On 2013-07-03 05:01 +02:00, John Cowan wrote:
> I was asked in private mail if there actually were any streaming JSON
> parsers.  I googled for that phrase, and immediately found that
> <http://stackoverflow.com/questions/444380/is-there-a-streaming-api-for-json>
> mentions at least eight of them:  Jackson, Json-simple, Gson, YAJL,
> Clarinet, LitJSON, the JSON Streaming Parser for PHP, and Software
> Monkey's parser (the last two appear not to have names).  I have not
> verified this claim.
>
> It was suggested to me that list members may not be aware of this.
>

also while developing the version 4.0 Open Data specification at OASIS 
extra care is taken to ease the life for streaming JSON parsers, where 
the main notion for streaming there indicates at least stable ordering 
of names in objects and preferrably the semantically most useful 
ordering (for processing on the client side).

As OData defines a base protocol to deliver even high volume data 
(including navigateable metadata) this is important for most usage 
scenarios out in the wild.

The current second committee specification draft (going into public 
review this week) states eg. in section 2 "JSON Format Design"

"""
JSON, as described in [RFC4627], defines a text format for serializing 
structured data. Objects are serialized as an unordered collection of 
name-value pairs.

JSON does not define any semantics around the name/value pairs that make 
up an object, nor does it define an extensibility mechanism for adding 
control information to a payload.

OData’s JSON format extends JSON by defining general conventions for 
name-value pairs that annotate a JSON object, property or array. OData 
defines a set of canonical annotations for control information such as 
ids, types, and links, and custom annotations MAY be used to add 
domain-specific information to the payload.

[...]

To optimize streaming scenarios, there are a few restrictions that MAY 
be imposed on the sequence in which name/value pairs appear within JSON 
objects.
"""

And esp. in section 4.4 "Payload Ordering Constraints" this:
"""
Ordering constraints MAY be imposed on the JSON payload in order to 
support streaming scenarios. These ordering constraints MUST only be 
assumed if explicitly specified as some clients (and services) might not 
be able to control, or might not care about, the order of the JSON 
properties in the payload.

Clients can request that a JSON response conform to these ordering 
constraints by specifying a media type of application/json with the 
odata.streaming=true parameter in the Accept header or $format query 
option. Services MUST return 406 Not Acceptable if the client only 
requests streaming and the service does not support it.

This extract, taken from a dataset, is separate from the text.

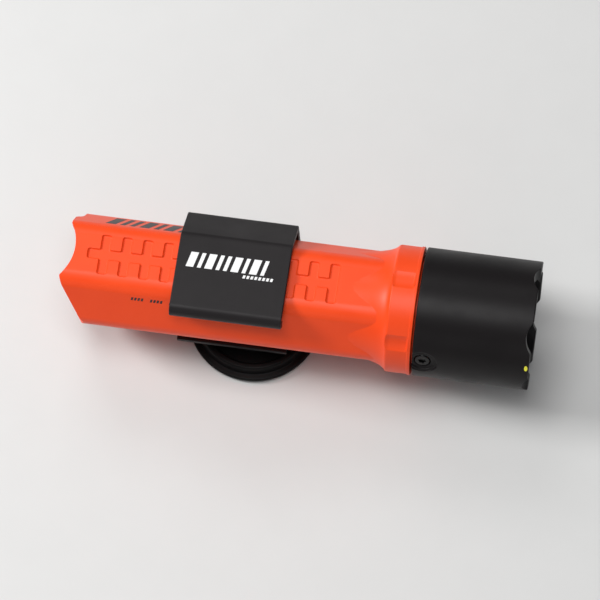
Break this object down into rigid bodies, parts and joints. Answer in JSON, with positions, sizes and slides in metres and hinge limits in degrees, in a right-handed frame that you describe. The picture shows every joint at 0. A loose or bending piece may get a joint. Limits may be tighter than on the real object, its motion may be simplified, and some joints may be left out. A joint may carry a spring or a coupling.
{
  "type": "firefighter flashlight",
  "caption": "Straight hexagonal flashlight with a round head and scalloped bezel, snapped in a swivelling C-clip on a round stick-on helmet base.",
  "frame": {"origin": "middle of the adhesive face that sticks to the helmet", "axes": "+X along the beam, from the tail to the head; +Z away from the helmet; -Y is the open side of the clip"},
  "size_m": [0.1625, 0.0468, 0.0549],
  "materials": {
    "orange_plastic": "satin moulded nylon",
    "black_plastic": "satin moulded nylon",
    "clip_plastic": "satin moulded spring plastic",
    "rubber": "matt moulded rubber",
    "foam": "matt acrylic foam",
    "steel": "bright stainless",
    "brass": "plated brass",
    "aluminium": "turned",
    "reflector_metal": "mirror",
    "lens_clear": "clear polycarbonate",
    "white_plastic": "moulded",
    "led_yellow": "silicone with phosphor",
    "cell_wrap": null
  },
  "bodies": {
    "mount_base": {"adhesive_pad": "foam", "base_disc": "black_plastic", "pivot_insert": "brass", "pivot_screw": "steel", "pivot_washer": "steel"},
    "swivel_clip": {"clip": "clip_plastic"},
    "light": {"body_shell": "orange_plastic", "switch_spring": "steel", "switch_gasket": "rubber", "switch_housing": "white_plastic", "switch_ring": "black_plastic", "tail_contact": "brass", "tail_spring": "steel", "return_strip": "brass", "battery_carrier": "black_plastic", "carrier_rear_contact": "brass", "carrier_front_contact": "brass", "front_terminal": "brass", "cell_1": "cell_wrap", "cell_2": "cell_wrap", "cell_3": "cell_wrap", "cell_spring_1": "steel", "cell_spring_2": "steel", "cell_spring_3": "steel"},
    "tail_button": {"switch_button": "rubber", "switch_plunger": "brass"},
    "head_thread": {"head_o_ring": "rubber"},
    "head": {"head_shell": "black_plastic", "lens": "lens_clear", "lens_gasket": "rubber", "reflector": "reflector_metal", "reflector_ring": "black_plastic", "led_emitter": "led_yellow", "led_board": "white_plastic", "heat_sink": "aluminium", "driver_housing": "black_plastic", "front_spring": "steel"},
    "lock_thread": {"lock_screw_seal": "rubber"},
    "lock": {"lock_screw": "steel"}
  },
  "joints": [
    {"name": "clip_swivel", "type": "hinge", "parent": "mount_base", "child": "swivel_clip", "pos_m": [0, 0, 0.0125], "axis": [0, 0, 1], "continuous": true},
    {"name": "light_slide", "type": "slide", "parent": "swivel_clip", "child": "light", "axis": [1, 0, 0], "range_m": [-0.02, 0.08]},
    {"name": "button_press", "type": "slide", "parent": "light", "child": "tail_button", "axis": [1, 0, 0], "range_m": [0, 0.002], "stiffness_N_per_m": 1200, "deforming": ["switch_spring"]},
    {"name": "head_travel", "type": "slide", "parent": "light", "child": "head_thread", "axis": [1, 0, 0], "range_m": [0, 0.005]},
    {"name": "head_turn", "type": "hinge", "parent": "head_thread", "child": "head", "pos_m": [0.0595, 0, 0.0328], "axis": [1, 0, 0], "range_deg": [0, 902]},
    {"name": "lock_travel", "type": "slide", "parent": "head", "child": "lock_thread", "axis": [0, -0.9397, 0.342], "range_m": [0, 0.002]},
    {"name": "lock_turn", "type": "hinge", "parent": "lock_thread", "child": "lock", "pos_m": [0.0622, 0, 0.0328], "axis": [0, -0.9397, 0.342], "range_deg": [0, 1444]}
  ],
  "couplings": [
    {"joint": "head_turn", "follows": "head_travel", "rad_per_m": 3141.6},
    {"joint": "lock_turn", "follows": "lock_travel", "rad_per_m": 12566}
  ]
}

Processors MUST only assume streaming support if it is explicitly 
indicated in the Content-Type header via the odata.streaming=true 
parameter.

   Example 3: a payload with

   Content-Type: 
application/json;odata.metadata=minimal;odata.streaming=true

   can be assumed to support streaming, whereas a payload with

   Content-Type: application/json;odata.metadata=minimal
   cannot be assumed to support streaming.

JSON producers are encouraged to follow the payload ordering constraints 
whenever possible (and include the odata.streaming=true content type 
parameter) to support the maximum set of client scenarios.

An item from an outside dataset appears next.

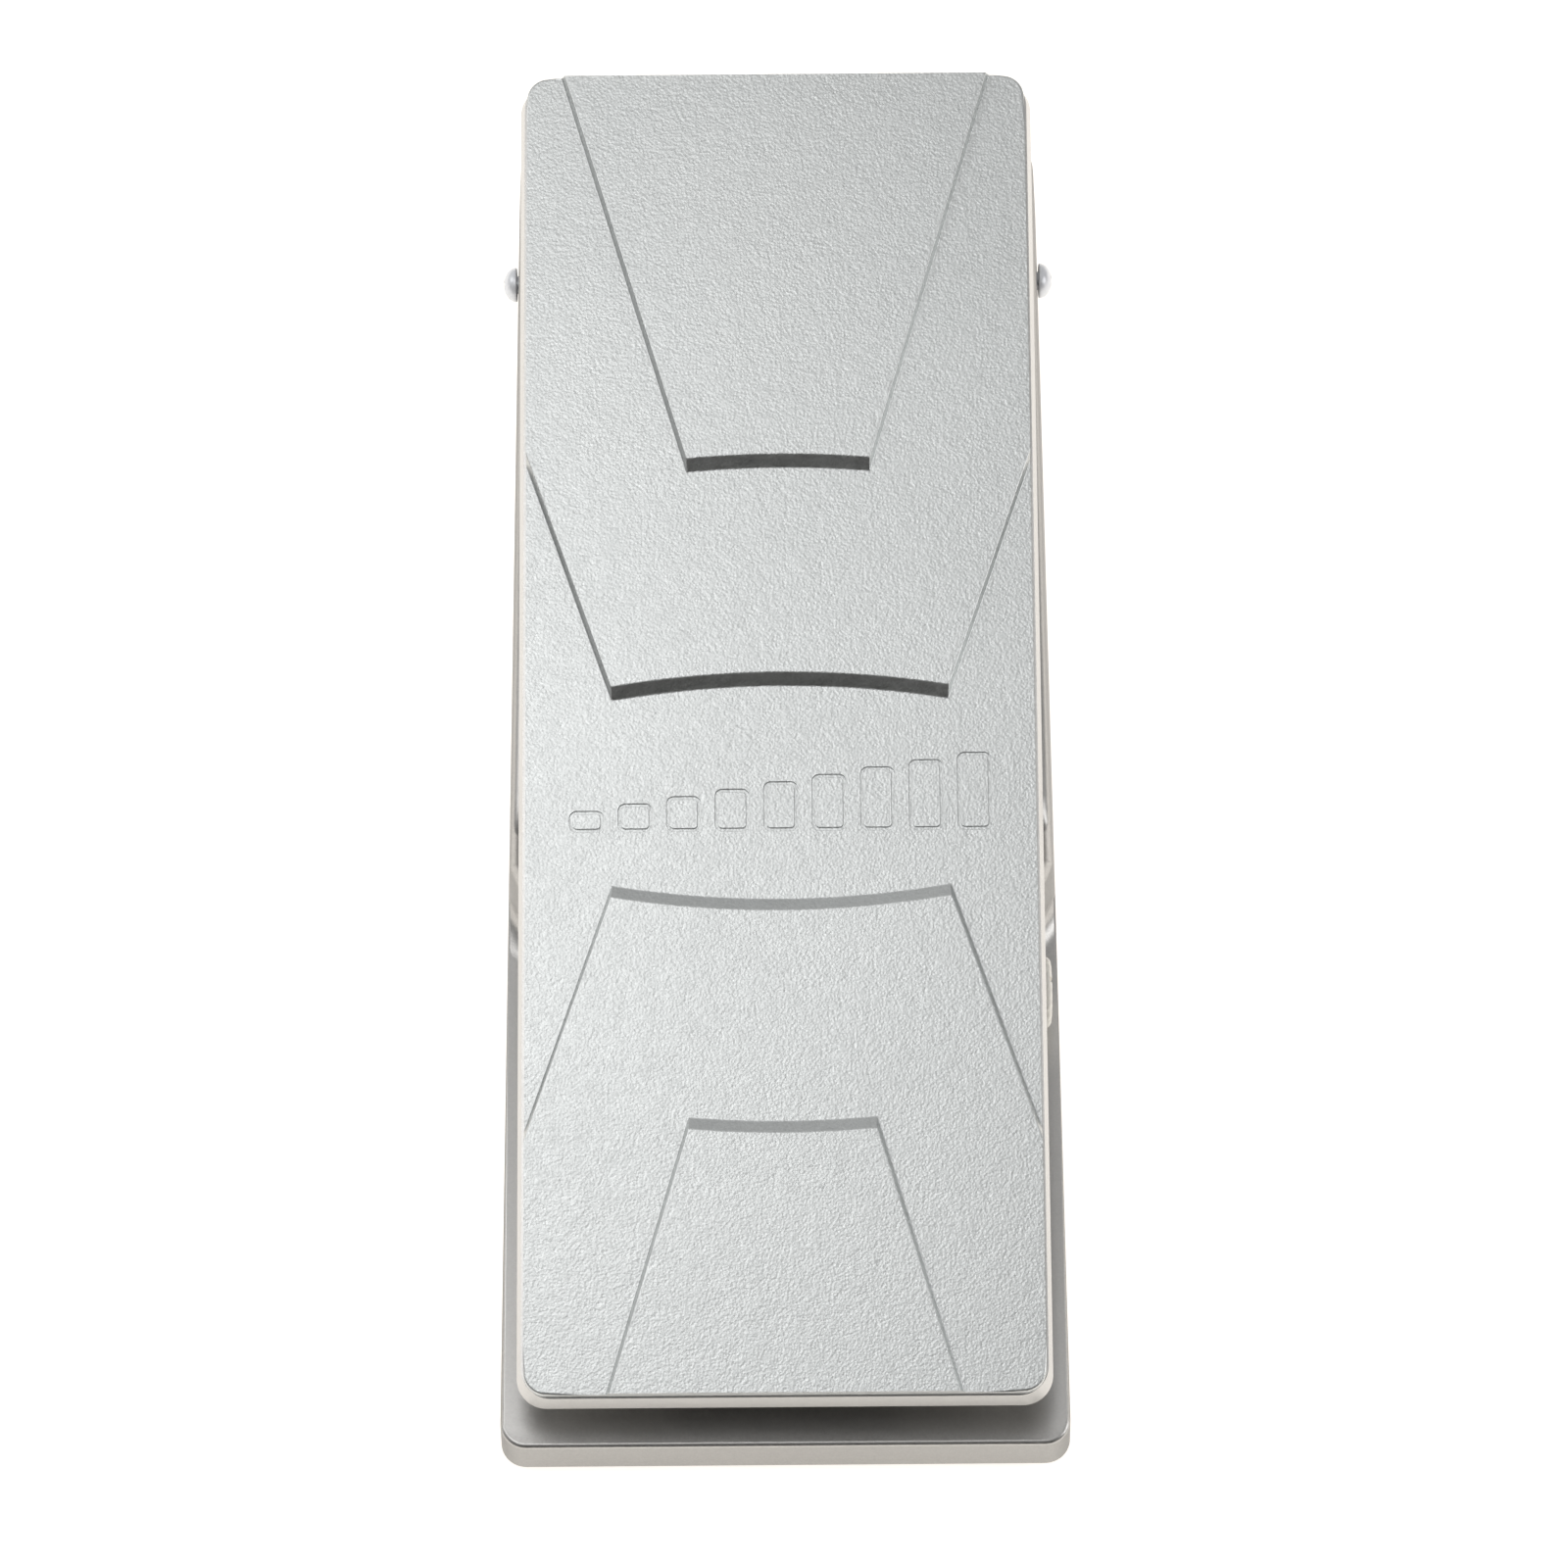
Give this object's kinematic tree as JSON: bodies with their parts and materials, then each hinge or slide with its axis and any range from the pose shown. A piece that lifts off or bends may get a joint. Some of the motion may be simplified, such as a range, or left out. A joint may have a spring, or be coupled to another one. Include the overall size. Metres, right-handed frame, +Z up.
{
  "type": "volume pedal",
  "caption": "Rocking foot treadle with a stepped rubber mat on a low drafted metal base; a toothed sector turns the volume pot, jacks in the toe wall.",
  "frame": {"origin": "middle of the whole pedal's footprint, at floor level under the rubber feet", "axes": "+X to the player's right, +Y from heel to toe, +Z up; the treadle stands heel-down"},
  "size_m": [0.1132, 0.289, 0.0908],
  "materials": {
    "silver_casting": "satin silver metallic paint over die-cast aluminium, warm on the low shaded walls",
    "tread_rubber": "silver-grey moulded rubber with a fine sparkling grain and stepped panels",
    "black_steel": "black powder coat with a fine orange-peel texture",
    "black_rubber": "matt black moulded rubber",
    "black_plastic": "black moulded plastic, satin",
    "bright_nickel": "bright nickel plate",
    "circuit_board": "green soldermask over glass-epoxy board",
    "plated_steel": "zinc-plated steel, lightly brushed",
    "brass": "turned and stamped brass, dulled",
    "white_nylon": "natural nylon, slightly translucent looking",
    "ivory_plastic": "cream moulded plastic with fine flutes"
  },
  "bodies": {
    "base": {"base_casting": "silver_casting", "bottom_cover": "black_steel", "cover_screw_1": "black_steel", "cover_screw_2": "black_steel", "cover_screw_3": "black_steel", "cover_screw_4": "black_steel", "cover_screw_5": "black_steel", "cover_screw_6": "black_steel", "foot_heel_left": "black_rubber", "foot_heel_right": "black_rubber", "foot_toe_left": "black_rubber", "foot_toe_right": "black_rubber", "jack_expression": "black_plastic", "jack_tuner": "black_plastic", "jack_output_b": "black_plastic", "jack_output_a": "black_plastic", "jack_input_b": "black_plastic", "jack_input_a": "black_plastic", "jack_nut_expression": "bright_nickel", "jack_nut_tuner": "bright_nickel", "jack_nut_output_b": "bright_nickel", "jack_nut_output_a": "bright_nickel", "jack_nut_input_b": "bright_nickel", "jack_nut_input_a": "bright_nickel", "jack_board": "circuit_board", "jack_bracket": "plated_steel", "side_screw_left": "bright_nickel", "side_screw_right": "bright_nickel", "pot_bracket": "plated_steel", "pot_bracket_screw_1": "plated_steel", "pot_bracket_screw_2": "plated_steel", "volume_pot": "plated_steel", "volume_pot_nut": "brass", "min_volume_pot": "plated_steel", "min_volume_nut": "brass", "pivot_bush_left": "white_nylon", "pivot_bush_right": "white_nylon", "brake_shoe": "white_nylon", "spring_seat": "plated_steel", "tension_spring": "plated_steel", "heel_stop_left": "black_rubber", "heel_stop_right": "black_rubber", "toe_stop_left": "black_rubber", "toe_stop_right": "black_rubber", "volume_pot_lead": "black_plastic", "min_volume_lead": "black_plastic"},
    "treadle": {"treadle_casting": "silver_casting", "tread_mat": "tread_rubber", "pivot_shaft": "plated_steel", "shaft_set_screw_left": "black_steel", "shaft_set_screw_right": "black_steel", "gear_sector": "brass", "sector_screw_1": "plated_steel", "sector_screw_2": "plated_steel"},
    "pot_rotor": {"pot_pinion": "white_nylon", "volume_pot_spindle": "plated_steel"},
    "min_volume": {"min_volume_knob": "ivory_plastic", "min_volume_spindle": "plated_steel"},
    "tension": {"tension_screw": "plated_steel"}
  },
  "joints": [
    {"name": "treadle_rock", "type": "hinge", "parent": "base", "child": "treadle", "pos_m": [0, -0.0045, 0.038], "axis": [1, 0, 0], "range_deg": [-17.5, 0]},
    {"name": "pot_turn", "type": "hinge", "parent": "base", "child": "pot_rotor", "pos_m": [0.0175, 0.03356, 0.02025], "axis": [1, 0, 0], "range_deg": [0, 105]},
    {"name": "min_volume_turn", "type": "hinge", "parent": "base", "child": "min_volume", "pos_m": [0.0495, -0.0535, 0.0215], "axis": [1, 0, 0], "range_deg": [0, 270]},
    {"name": "tension_turn", "type": "hinge", "parent": "base", "child": "tension", "pos_m": [0, -0.0045, 0.008], "axis": [0, 0, 1], "range_deg": [-180, 180]}
  ],
  "couplings": [
    {"joint": "pot_turn", "follows": "treadle_rock", "ratio": -6}
  ]
}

To support streaming scenarios the following payload ordering 
constraints have to be met:

* If present, the odata.context annotation MUST be the first property in 
the JSON object.

* The odata.type annotation, if present, MUST appear next in the JSON 
object.

* The odata.id and odata.etag annotations MUST appear before any 
property or property annotation.

* All annotations for a structural or navigation property MUST appear as 
a group immediately before the property they annotate. The one exception 
is the odata.nextlink annotation of an expanded collection which MAY 
appear after the navigation property it annotates.

* All other odata annotations can appear anywhere in the payload as long 
as they do not violate any of the above rules.

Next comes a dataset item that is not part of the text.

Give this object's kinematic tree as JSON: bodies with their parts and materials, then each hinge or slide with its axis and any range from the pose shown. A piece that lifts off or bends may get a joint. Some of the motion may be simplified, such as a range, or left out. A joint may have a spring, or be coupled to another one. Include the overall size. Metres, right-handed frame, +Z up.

* Annotations for navigation properties MUST appear after all structural 
properties.
"""

URL: 
https://www.oasis-open.org/committees/document.php?document_id=49674&wg_abbrev=odata

I cited quite greedily because the URL points to a zip file containing a 
document in the OfficeXML format, which might not be the most directly 
accessible format for everyone on the list wanting to just skim through.

{"Stefan":true}